[css3-text] text-justify needs to be fundamentally rethought from John Daggett on 2012-12-04 (www-style@w3.org from December 2012)

From: John Daggett <jdaggett@mozilla.com>
Date: Mon, 3 Dec 2012 22:40:15 -0800 (PST)
To: www-style list <www-style@w3.org>
Message-ID: <1058445905.3423478.1354603215595.JavaMail.root@mozilla.com>
The CSS3 Text spec defines a property 'text-justify', used to
determine the style of justification when 'text-align: justify' is
used.  There is no normatively proposed justification algorithm, only
a rough categorization of scripts into groups and then property values
that assign different "priorities" to how expansion opportunities are
ranked based on script.

Line breaking and justification behavior in user agents today is
dictated by the script and language.  Western text uses a spacing
model where line breaks and expansion occur at word spaces.  For
Japanese, line breaks occur everywhere within CJK script runs except
where forbidden by explicit rules.  For Thai, line breaking occurs at
syllables, so a dictionary-based approach is needed to determine
word/syllable boundaries.

The use of ad-hoc script categories is highly problematic in my
opinion.  The categories are defined non-normatively in Appendix E and
they are not in any way exhaustive enough to inform an implementor to
know what to do in all cases.

As John Hudson stated last year [1]:

  As it stands, the proposed classification criteria seems
  confused and to be based on an idiosyncratic analysis that
  ends up forcing closely related writing systems into
  different categories; there may be good reason for these
  divisions based on line-breaking needs, but for anyone
  familiar with more typical script analysis the use of
  familiar terms in strange ways is confusing, as are the
  implied groupings.

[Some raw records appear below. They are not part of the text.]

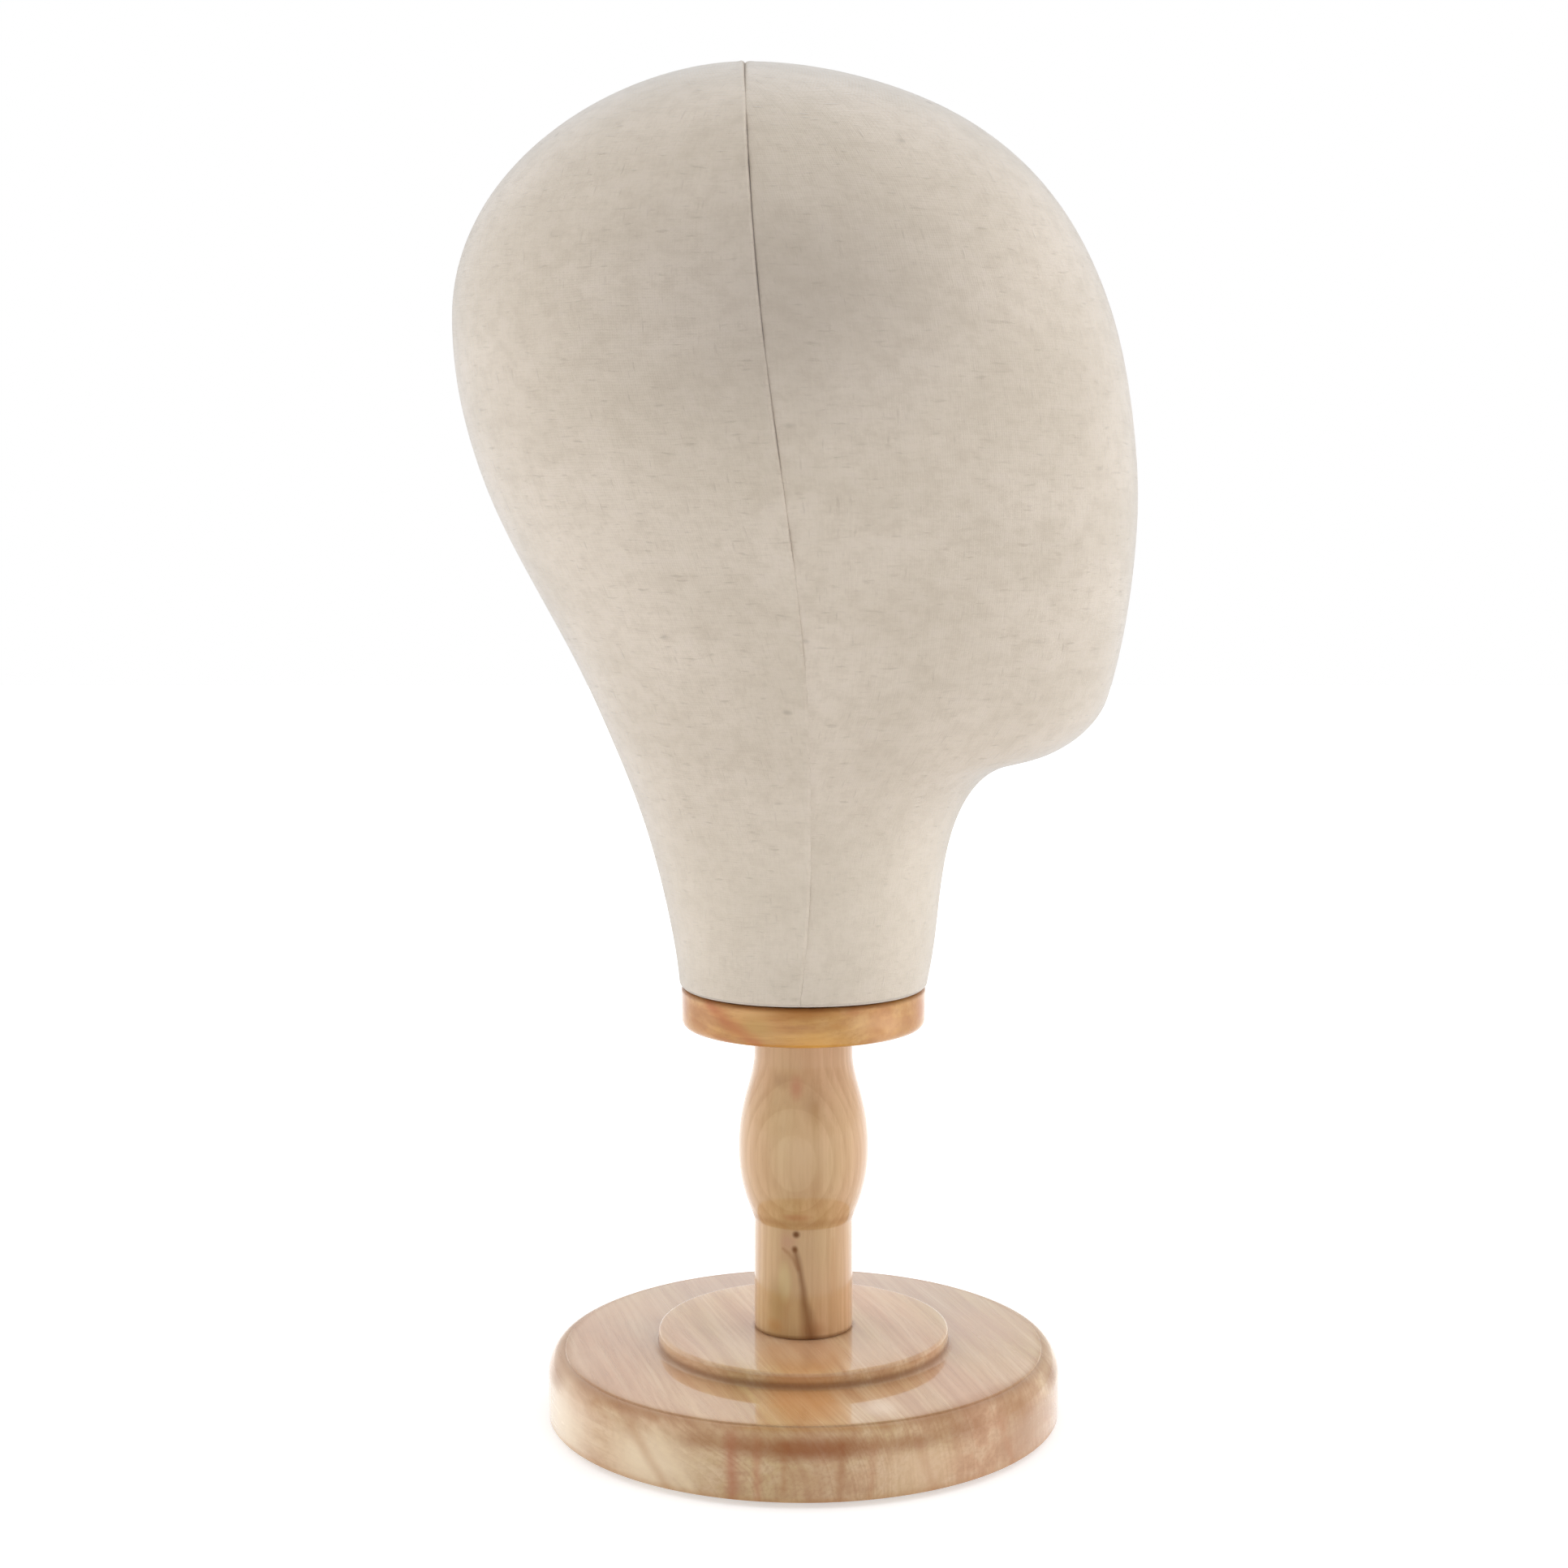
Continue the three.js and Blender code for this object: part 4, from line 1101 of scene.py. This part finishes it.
# a wedge that cuts one arm of the cross in a screw's head
def slotCutter(angle):
    shape = screwShape
    length, width = shape["slotLength"] / 2, shape["slotWidth"] / 2
    narrowLength, narrowWidth = shape["slotTaper"]
    past = 0.5          # the wedge starts below the head
    bottom, top = discBottom - past, discBottom + shape["slotDepth"]
    ends = [(bottom, length, width), (top, length * narrowLength, width * narrowWidth)]
    corners = []
    for height, along, across in ends:
        for x, y in ((-along, -across), (along, -across), (along, across), (-along, across)):
            turned = (x * math.cos(angle) - y * math.sin(angle), x * math.sin(angle) + y * math.cos(angle))
            corners.append((turned[0] * mm, turned[1] * mm, height * mm))
    faces = [(3, 2, 1, 0), (4, 5, 6, 7)] + [(i, (i + 1) % 4, 4 + (i + 1) % 4, 4 + i) for i in range(4)]
    return addMesh("slotCutter", corners, faces)


# head: sizes in mm

# rails from the foot of the neck: place, height, heading in degrees, pull before, pull after
headShape = {
    "hemRoll": 1.5, "canvas": 1.2, "coreGap": 0.3,
    "front": [(36, 1.5, 77, 0, 0.36), (41.1, 37.1, 80, 0.38, 0.37), (62.2, 65, 4, 0.37, 0.33),
              (87, 83.6, 74, 0.33, 0.3), (94.5, 145, 93, 0.3, 0.41), (-16, 259.4, 177.4, 0.5, 0)],
    "back": [(-36, 1.5, 98, 0, 0.39), (-62.5, 88, 115, 0.37, 0.33), (-98.7, 189.3, 90, 0.41, 0.38),
             (-16, 259.4, 2.6, 0.35, 0)],
    "side": [(36.2, 1.5, 88, 0, 0.36), (39.2, 30, 80, 0.36, 0.36), (57, 88, 72, 0.36, 0.36),
             (75, 188, 90, 0.4, 0.42), (0, 259.4, 180, 0.46, 0)],
    "seam": [(-1, 0), (2, 37.1), (0, 100), (-11, 188), (-16, 259.4)],
    "faceFullness": 0.93, "backFullness": 0.98,
    "rows": 170, "rowEase": 0.055, "closestRows": 0.3, "columns": 44,
    "railSteps": 300, "seamSteps": 81,
    "rollRows": 6, "hemRows": 4,
    "hemSag": 0.55, "sagFrom": 30, "sagOver": 3,    # the free edge outside the tacks hangs a little
    "wellGap": 0.3,                 # round the wooden block in the packing
    "backCutFrom": 700,             # along the cloth, so that the two panels' threads differ
}
seamShape = {
    "distances": [0, 0.12, 0.3, 0.55, 0.85, 1.25, 1.8, 2.6, 3.8, 5.6, 8],   # columns beside the seam
    "narrow": 30,               # below this reach to the rail the distances shrink, as at the crown
    "reach": 0.3,
    # how deep the seam lies at each height above the neck
    "heights": [0, 40, 90, 120, 150, 200, 240, 260],
    "depths": [0.16, 0.12, 0.16, 0.3, 0.55, 0.75, 0.7, 0.5],
    # the fold beside it: height, distance and reach on the face panel, then on the back panel
    "faceLip": (0.08, 1.5, 0.8), "backLip": (0.24, 1.0, 0.55),
    "bow": 0.1,                 # slow unevenness of the stretched cloth
    "fade": 0.02,               # share of the height over which both end at crown and neck
}


def heading(degrees):
    angle = math.radians(degrees)
    return np.array([math.cos(angle), math.sin(angle)])


# how far along a line of points each of them is
def walkAlong(points):
    return np.concatenate([[0], np.cumsum(np.linalg.norm(np.diff(points, axis=0), axis=1))])


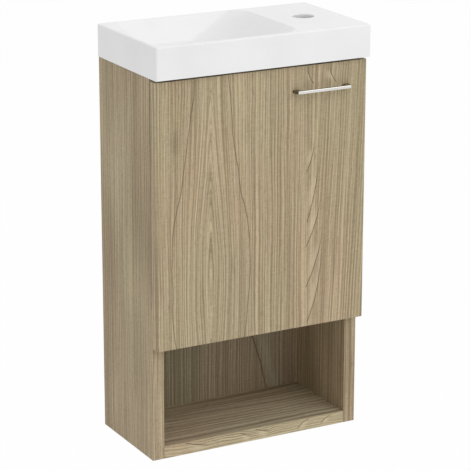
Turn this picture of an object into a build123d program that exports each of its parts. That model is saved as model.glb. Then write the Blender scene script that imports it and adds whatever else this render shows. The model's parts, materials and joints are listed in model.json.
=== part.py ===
from build123d import *
import math
import os

# Wall-hung slimline vanity unit. All sizes are in mm.
# X runs to the right seen from the front, Y runs into the wall, Z runs up.
# Heights are measured from the underside of the cabinet. Each finished node is then lowered
# by ORIGIN_Z, so that the origin is on the wall plane, at the middle of the base panel's rear edge.

# Overall sizes
BASIN_WIDTH = 400.0
BASIN_DEPTH = 220.0
BASIN_SIDE_OVERHANG = 2.5
BASIN_FRONT_OVERHANG = 10.0
CABINET_HEIGHT = 660.0
BOARD = 22.0
NICHE_HEIGHT = 181.0

# Basin, moulded in one piece and hollow underneath
APRON_HEIGHT = 55.0
APRON_WALL = 9.0
DECK_THICKNESS = 14.0
RIM_WIDTH = 6.0
BASIN_CORNER = 4.0
BASIN_EDGE_ROUND = 2.5
DECK_WIDTH = 127.0
BOWL_DEPTH = 47.0
BOWL_SHELL = 7.0
BOWL_TOP_CORNER = 34.0
BOWL_FLOOR_CORNER = 60.0
BOWL_FLOOR_ROUND = 18.0
BOWL_END_SLOPE = 68.0
BOWL_SIDE_SLOPE = 20.0
TAP_FROM_SIDE = 65.0
TAP_FROM_WALL = 105.0
TAP_HOLE_RADIUS = 18.5
TAP_HOLE_ROUND = 2.5
WASTE_HOLE_RADIUS = 23.0
WASTE_SEAT_RADIUS = 29.0
WASTE_BOSS_RADIUS = 32.0
WASTE_SEAT_DEPTH = 2.0
WASTE_BOSS_DROP = 8.0

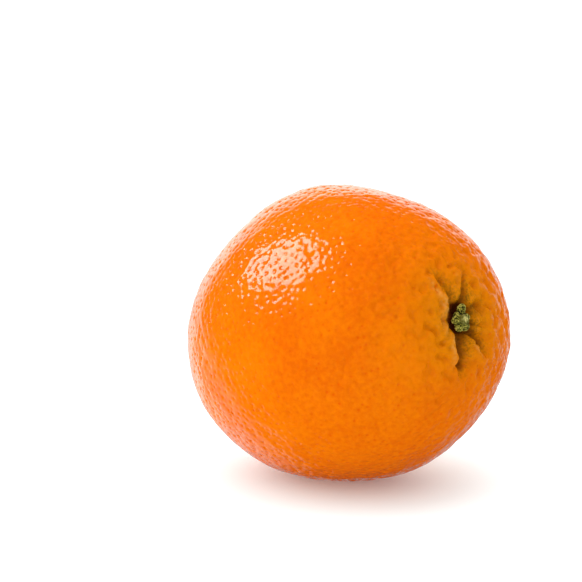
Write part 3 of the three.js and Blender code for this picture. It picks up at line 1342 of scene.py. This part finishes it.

For instance, under the categorisation
  criteria, Devanagari and Bengali would be considered
  'connected scripts', while Gujarati and Oriya would be
  'discrete scripts', despite that fact that all four
  scripts are closely related, have historically been
  analysed as local variants of the same writing system, and
  share important features that are ignored by the proposed
  classification criteria.

  The term cursive is problematic because virtually any
  writing system can and has been written in a cursive form,
  even nominal 'block scripts'. There are plentiful examples
  of cursive Latin script, and in many instances these are
  analysable as being at the same time cursive and discrete,
  since the letters within words retain their discrete
  isolated shapes are are linked by joining strokes that are
  not part of the letter. This in contrast to Arabic, in
  which the joining strokes are part of the letters,
  replacing other strokes that occur in the isolated forms.
  So the distinction between Latin and Arabic is that the
  latter is morphographical, while both may be written in
  cursive styles. [This also raises the issue of the degree
  to which nominal script-level decisions about
  line-breaking and justification can be safely applied to
  particular styles and particular fonts. If a justification
  model permits inter-character spacing adjustment of
  'discrete' scripts, what is the effect on cursive font
  styles?]
  
At the San Diego F2F I noted that the use cases for 'text-justify'
values are very unclear in the spec [2].  An example was added of the
line breaking with different values but that begs more questions than
it answers. When is an author going to use one type of justification
versus another?  What differences in justification will they expect to
see? If this is primarily based on the language conventions for a
particular script, why does this need to be specified via a property
value?  User agents already do language-specific behavior, why does a
property value need to be set in addition?

I think property values for 'text-justify' need to address
justification behavior explicitly rather than inferring that via
script category prioritization.  Here again, John Hudson put it best
[1]:

  Again I come back to my previous point: if what the spec
  is trying to address is line-breaking and justification
  behaviour, coming at it from nominal script categorisation
  seems like a basic confusion of categories. We can get
  hung up on all sorts of concepts within grammatology, when
  really we don't need to if we instead start by defining
  line-breaking and justification behaviour types, and then
  look at how these map to individual scripts (with
  appropriate caveats or exceptions re. language, locale,
  style). That makes much more sense to me than starting by
  trying to categorise scripts according to unclear and
  non-discrete criteria and then trying to map these to
  line-breaking and justification behaviours. Start with the
  function.

Since this property as defined right now seems like an experimental
form, I would suggest defining only the behavior that's for which
there's a clear use case and leave the others to be defined later:

  text-justify: auto | distribute

where 'auto' is the user agent default behavior and 'distribute' means
expand inter-letter and inter-word spacing equally.

Regards,

John Daggett

[1] John Hudson on the problems of using script categorization for justification  
http://lists.w3.org/Archives/Public/www-style/2011Apr/0525.html
http://lists.w3.org/Archives/Public/www-style/2011Apr/0518.html
http://lists.w3.org/Archives/Public/www-style/2011Apr/0524.html
http://lists.w3.org/Archives/Public/www-style/2011Apr/0526.html

[2] http://lists.w3.org/Archives/Public/www-style/2012Aug/0897.html
Received on Tuesday, 4 December 2012 06:40:51 UTC